STATED EXERCISE ▸ From the listing below, copy every line with the word "Identity".

DATASET ENTRIES ▸
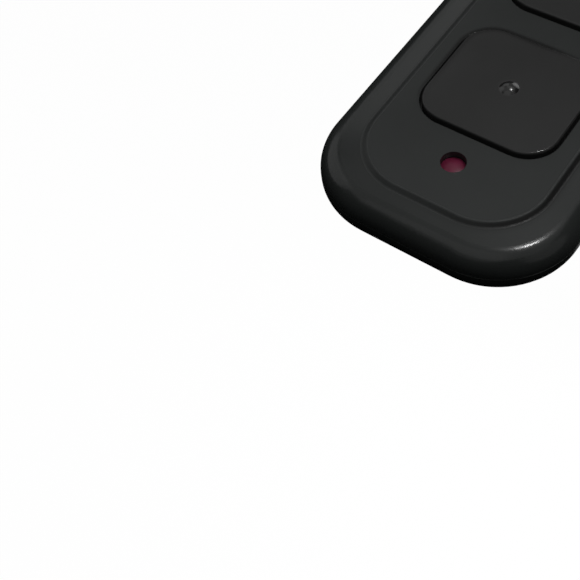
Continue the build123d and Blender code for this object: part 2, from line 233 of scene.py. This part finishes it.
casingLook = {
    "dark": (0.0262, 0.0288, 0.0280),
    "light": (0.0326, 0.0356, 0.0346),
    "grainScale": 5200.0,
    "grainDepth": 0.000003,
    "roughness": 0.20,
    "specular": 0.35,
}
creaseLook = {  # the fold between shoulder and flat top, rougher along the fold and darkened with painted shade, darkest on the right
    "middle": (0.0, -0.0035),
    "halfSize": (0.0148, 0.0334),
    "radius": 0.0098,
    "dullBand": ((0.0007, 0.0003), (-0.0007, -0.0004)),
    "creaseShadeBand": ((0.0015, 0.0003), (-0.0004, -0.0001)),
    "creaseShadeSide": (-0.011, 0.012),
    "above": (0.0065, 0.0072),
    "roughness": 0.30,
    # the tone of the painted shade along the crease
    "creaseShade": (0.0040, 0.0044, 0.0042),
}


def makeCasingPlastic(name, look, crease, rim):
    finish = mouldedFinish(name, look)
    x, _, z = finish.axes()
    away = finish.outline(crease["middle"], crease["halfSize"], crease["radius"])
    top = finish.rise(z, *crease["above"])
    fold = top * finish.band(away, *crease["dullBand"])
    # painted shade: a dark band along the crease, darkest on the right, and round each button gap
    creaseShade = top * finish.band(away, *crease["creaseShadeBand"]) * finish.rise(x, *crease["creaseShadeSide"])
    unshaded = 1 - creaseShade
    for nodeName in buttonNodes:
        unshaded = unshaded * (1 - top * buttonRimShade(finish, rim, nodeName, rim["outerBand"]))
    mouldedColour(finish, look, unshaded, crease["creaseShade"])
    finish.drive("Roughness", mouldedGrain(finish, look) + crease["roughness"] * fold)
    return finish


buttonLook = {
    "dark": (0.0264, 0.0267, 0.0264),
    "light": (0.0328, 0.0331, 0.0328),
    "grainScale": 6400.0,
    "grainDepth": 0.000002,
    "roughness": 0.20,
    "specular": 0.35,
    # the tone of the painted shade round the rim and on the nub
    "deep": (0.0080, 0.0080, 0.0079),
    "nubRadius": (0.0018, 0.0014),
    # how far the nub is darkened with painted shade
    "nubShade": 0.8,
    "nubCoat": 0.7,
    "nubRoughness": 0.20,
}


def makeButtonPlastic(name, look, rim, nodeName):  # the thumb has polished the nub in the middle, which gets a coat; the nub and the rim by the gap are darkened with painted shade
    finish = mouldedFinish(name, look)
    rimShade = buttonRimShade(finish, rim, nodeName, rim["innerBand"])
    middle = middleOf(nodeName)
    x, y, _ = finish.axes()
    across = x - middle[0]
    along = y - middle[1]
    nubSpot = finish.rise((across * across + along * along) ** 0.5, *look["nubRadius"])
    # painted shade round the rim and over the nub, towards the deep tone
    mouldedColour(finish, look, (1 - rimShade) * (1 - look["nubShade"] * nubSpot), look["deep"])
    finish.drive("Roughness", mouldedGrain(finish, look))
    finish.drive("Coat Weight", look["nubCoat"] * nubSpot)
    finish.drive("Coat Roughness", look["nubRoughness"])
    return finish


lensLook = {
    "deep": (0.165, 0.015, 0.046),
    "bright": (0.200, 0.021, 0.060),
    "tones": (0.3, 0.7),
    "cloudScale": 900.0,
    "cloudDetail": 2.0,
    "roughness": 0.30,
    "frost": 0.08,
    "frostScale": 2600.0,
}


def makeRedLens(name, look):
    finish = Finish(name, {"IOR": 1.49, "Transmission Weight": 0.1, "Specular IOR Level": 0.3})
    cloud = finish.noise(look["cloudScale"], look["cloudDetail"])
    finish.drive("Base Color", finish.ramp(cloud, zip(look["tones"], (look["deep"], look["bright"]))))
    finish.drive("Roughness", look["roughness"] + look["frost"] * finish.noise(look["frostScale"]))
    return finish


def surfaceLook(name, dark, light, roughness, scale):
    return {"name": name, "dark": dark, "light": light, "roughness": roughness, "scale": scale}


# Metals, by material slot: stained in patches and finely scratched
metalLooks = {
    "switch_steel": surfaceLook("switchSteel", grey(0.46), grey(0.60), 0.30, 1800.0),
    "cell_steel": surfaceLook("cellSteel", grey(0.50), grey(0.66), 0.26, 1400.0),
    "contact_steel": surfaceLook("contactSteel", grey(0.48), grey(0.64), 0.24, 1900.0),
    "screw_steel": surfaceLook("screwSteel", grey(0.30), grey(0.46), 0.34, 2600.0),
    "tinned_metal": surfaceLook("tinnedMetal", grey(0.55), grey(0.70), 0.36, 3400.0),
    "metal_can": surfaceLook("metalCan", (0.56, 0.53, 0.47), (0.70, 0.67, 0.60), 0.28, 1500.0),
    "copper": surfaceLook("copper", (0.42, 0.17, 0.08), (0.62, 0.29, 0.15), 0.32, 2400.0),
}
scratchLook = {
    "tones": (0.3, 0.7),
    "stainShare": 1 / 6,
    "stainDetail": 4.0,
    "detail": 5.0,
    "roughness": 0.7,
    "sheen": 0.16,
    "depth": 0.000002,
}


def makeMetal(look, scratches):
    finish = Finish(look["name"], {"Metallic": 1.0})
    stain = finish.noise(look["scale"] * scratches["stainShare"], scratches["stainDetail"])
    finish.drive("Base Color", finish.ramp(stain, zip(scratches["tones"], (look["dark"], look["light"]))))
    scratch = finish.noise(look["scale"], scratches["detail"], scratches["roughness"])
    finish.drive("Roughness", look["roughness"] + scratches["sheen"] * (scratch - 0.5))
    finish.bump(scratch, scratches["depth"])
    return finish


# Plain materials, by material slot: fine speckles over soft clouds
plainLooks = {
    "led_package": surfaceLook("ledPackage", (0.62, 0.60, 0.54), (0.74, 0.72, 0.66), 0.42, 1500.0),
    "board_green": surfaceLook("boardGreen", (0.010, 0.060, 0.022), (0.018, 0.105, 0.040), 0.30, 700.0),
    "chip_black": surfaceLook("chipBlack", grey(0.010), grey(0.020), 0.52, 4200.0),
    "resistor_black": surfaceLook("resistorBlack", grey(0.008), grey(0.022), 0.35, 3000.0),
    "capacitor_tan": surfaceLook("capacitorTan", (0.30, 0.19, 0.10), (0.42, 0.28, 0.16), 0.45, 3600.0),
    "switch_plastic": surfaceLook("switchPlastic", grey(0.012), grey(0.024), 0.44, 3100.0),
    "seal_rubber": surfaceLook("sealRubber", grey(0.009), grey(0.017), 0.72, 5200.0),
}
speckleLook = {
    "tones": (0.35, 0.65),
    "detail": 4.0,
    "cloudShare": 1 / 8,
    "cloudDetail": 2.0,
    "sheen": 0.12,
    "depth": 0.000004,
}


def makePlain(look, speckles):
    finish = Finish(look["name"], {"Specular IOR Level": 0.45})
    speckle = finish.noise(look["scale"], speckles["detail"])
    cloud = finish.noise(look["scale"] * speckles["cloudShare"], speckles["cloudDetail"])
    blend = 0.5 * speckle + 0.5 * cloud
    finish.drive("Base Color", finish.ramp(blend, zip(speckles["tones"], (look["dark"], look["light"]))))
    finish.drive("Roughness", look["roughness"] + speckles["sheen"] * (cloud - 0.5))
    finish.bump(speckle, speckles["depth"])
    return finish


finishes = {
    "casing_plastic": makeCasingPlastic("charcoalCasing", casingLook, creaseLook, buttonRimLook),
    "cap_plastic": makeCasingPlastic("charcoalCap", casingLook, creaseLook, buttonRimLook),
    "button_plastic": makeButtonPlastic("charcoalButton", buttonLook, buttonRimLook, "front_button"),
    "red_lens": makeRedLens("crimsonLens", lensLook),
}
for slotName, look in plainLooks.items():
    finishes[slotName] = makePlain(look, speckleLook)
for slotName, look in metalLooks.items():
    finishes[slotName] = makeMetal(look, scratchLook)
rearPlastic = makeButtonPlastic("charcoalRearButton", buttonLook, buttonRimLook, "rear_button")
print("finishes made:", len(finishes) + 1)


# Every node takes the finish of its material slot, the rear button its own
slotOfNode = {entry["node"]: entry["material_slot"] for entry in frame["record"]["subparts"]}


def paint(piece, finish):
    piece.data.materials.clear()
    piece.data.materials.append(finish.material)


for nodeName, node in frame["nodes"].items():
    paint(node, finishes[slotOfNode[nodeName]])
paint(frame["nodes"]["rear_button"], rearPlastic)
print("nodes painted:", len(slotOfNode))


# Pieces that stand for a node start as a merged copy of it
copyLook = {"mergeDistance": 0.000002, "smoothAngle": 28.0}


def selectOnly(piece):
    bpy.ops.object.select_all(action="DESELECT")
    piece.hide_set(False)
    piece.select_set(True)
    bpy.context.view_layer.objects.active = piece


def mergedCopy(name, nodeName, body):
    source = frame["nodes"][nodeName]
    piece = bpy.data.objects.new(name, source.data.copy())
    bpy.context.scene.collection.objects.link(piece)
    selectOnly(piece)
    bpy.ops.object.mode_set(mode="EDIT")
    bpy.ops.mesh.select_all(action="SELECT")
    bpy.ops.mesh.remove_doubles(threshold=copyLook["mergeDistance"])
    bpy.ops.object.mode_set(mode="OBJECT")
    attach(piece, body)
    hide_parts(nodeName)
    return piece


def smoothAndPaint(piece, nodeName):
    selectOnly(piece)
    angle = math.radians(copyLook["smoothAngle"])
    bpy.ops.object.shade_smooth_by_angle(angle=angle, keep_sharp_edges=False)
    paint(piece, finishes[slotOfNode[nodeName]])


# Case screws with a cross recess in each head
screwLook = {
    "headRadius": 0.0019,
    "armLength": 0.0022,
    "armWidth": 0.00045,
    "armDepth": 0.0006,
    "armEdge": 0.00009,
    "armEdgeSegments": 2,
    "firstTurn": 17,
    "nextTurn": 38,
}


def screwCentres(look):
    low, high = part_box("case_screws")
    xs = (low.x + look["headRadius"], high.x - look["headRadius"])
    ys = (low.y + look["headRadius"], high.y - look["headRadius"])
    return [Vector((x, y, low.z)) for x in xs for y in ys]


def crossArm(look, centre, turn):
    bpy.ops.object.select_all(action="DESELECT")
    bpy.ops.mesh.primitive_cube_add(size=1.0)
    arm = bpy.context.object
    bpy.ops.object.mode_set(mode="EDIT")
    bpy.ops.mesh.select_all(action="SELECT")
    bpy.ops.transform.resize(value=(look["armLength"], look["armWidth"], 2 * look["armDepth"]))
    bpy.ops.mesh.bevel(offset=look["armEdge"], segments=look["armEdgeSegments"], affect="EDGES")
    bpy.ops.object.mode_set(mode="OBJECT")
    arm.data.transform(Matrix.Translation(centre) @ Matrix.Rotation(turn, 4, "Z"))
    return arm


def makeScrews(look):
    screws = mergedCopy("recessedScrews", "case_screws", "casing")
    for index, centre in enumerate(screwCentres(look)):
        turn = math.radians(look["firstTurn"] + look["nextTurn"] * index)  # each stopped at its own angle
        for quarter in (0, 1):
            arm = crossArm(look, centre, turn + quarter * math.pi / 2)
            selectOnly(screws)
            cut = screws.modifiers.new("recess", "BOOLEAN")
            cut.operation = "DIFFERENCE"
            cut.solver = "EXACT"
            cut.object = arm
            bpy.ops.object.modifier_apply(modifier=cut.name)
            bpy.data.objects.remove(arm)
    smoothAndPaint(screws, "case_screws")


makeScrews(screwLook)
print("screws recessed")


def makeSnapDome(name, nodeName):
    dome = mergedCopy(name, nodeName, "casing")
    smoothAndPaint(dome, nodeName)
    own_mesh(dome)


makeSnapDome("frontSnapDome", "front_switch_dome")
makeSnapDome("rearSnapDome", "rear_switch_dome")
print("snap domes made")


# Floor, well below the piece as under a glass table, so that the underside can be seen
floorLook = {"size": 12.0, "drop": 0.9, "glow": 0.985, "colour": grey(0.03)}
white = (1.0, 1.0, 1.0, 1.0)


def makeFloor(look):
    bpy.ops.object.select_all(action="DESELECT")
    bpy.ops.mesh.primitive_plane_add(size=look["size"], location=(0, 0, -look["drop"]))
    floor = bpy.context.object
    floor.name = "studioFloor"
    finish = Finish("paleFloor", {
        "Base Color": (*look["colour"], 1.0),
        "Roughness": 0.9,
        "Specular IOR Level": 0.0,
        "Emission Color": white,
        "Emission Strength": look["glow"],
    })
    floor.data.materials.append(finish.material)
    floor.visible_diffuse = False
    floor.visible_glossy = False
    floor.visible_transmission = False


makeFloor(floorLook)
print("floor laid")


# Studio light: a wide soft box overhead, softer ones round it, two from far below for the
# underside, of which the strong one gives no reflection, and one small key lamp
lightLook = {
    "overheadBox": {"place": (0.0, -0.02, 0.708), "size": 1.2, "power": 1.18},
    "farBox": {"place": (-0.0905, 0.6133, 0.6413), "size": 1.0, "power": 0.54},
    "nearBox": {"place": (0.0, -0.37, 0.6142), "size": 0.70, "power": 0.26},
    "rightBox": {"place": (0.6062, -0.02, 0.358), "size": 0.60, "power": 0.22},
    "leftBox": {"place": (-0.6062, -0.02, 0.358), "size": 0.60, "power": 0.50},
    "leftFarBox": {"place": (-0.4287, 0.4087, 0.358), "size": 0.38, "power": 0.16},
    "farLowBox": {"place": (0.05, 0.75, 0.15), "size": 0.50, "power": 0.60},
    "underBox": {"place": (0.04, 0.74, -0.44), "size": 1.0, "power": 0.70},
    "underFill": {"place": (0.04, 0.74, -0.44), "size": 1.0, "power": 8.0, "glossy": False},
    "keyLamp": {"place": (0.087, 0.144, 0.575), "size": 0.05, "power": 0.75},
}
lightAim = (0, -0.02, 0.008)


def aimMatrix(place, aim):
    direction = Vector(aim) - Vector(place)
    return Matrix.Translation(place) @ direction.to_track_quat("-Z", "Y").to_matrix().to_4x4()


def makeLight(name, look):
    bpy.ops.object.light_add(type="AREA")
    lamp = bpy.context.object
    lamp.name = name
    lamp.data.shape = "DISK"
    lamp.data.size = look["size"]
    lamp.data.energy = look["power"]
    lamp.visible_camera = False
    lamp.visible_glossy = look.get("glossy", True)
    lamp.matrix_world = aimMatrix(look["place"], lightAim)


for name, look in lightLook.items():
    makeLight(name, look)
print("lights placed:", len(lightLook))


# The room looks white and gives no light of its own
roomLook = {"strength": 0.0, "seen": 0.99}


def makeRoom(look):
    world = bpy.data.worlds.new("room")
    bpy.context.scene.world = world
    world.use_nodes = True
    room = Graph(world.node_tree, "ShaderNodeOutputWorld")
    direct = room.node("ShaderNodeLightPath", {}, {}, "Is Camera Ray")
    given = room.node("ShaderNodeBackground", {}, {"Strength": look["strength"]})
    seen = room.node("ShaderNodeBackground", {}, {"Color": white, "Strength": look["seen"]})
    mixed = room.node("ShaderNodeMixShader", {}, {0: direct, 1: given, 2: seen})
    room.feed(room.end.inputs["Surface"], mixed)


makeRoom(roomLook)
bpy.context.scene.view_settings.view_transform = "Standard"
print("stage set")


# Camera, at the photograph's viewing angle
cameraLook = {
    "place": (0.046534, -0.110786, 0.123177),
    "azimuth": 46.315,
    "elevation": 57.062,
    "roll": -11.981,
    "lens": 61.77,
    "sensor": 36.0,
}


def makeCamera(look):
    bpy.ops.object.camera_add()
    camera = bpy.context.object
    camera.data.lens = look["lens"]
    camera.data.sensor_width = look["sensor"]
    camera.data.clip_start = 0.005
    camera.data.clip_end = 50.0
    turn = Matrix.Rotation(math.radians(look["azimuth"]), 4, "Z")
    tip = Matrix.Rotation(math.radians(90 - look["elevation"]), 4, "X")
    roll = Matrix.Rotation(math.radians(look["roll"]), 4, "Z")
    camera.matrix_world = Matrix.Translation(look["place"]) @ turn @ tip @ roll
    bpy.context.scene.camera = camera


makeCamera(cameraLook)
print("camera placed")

---

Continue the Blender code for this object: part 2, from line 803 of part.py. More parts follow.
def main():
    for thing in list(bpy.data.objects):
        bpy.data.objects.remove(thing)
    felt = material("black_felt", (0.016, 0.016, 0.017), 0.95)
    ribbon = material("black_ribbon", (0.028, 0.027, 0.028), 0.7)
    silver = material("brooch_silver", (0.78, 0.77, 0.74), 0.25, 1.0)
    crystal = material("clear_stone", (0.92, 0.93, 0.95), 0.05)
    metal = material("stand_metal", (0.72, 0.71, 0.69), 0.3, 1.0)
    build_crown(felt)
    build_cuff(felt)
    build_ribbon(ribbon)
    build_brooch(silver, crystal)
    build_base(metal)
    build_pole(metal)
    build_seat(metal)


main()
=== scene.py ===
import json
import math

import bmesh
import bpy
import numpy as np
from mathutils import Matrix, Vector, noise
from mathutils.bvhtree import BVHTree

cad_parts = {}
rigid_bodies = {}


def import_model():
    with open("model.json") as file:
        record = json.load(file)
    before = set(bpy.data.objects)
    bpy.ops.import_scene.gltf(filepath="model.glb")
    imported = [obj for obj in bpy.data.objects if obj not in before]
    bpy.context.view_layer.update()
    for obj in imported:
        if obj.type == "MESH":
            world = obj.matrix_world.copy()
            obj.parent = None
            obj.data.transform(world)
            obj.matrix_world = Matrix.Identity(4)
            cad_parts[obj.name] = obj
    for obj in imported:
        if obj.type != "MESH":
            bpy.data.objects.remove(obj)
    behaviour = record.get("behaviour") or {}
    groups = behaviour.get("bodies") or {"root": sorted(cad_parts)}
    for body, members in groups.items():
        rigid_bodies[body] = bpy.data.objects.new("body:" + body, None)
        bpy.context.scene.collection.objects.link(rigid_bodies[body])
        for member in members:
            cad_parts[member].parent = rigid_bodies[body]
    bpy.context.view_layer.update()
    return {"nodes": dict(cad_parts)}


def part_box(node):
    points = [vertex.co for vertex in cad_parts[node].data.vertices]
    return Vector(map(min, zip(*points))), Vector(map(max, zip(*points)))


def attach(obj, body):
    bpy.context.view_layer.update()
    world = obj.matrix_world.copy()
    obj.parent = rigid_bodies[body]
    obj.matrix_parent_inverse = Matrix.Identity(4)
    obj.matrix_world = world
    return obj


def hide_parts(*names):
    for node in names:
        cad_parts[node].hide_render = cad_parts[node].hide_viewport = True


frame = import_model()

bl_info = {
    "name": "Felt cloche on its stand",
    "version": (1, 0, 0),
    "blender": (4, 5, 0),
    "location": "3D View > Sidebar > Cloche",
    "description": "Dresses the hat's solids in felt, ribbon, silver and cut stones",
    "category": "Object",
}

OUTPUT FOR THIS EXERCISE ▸
            obj.matrix_world = Matrix.Identity(4)
    obj.matrix_parent_inverse = Matrix.Identity(4)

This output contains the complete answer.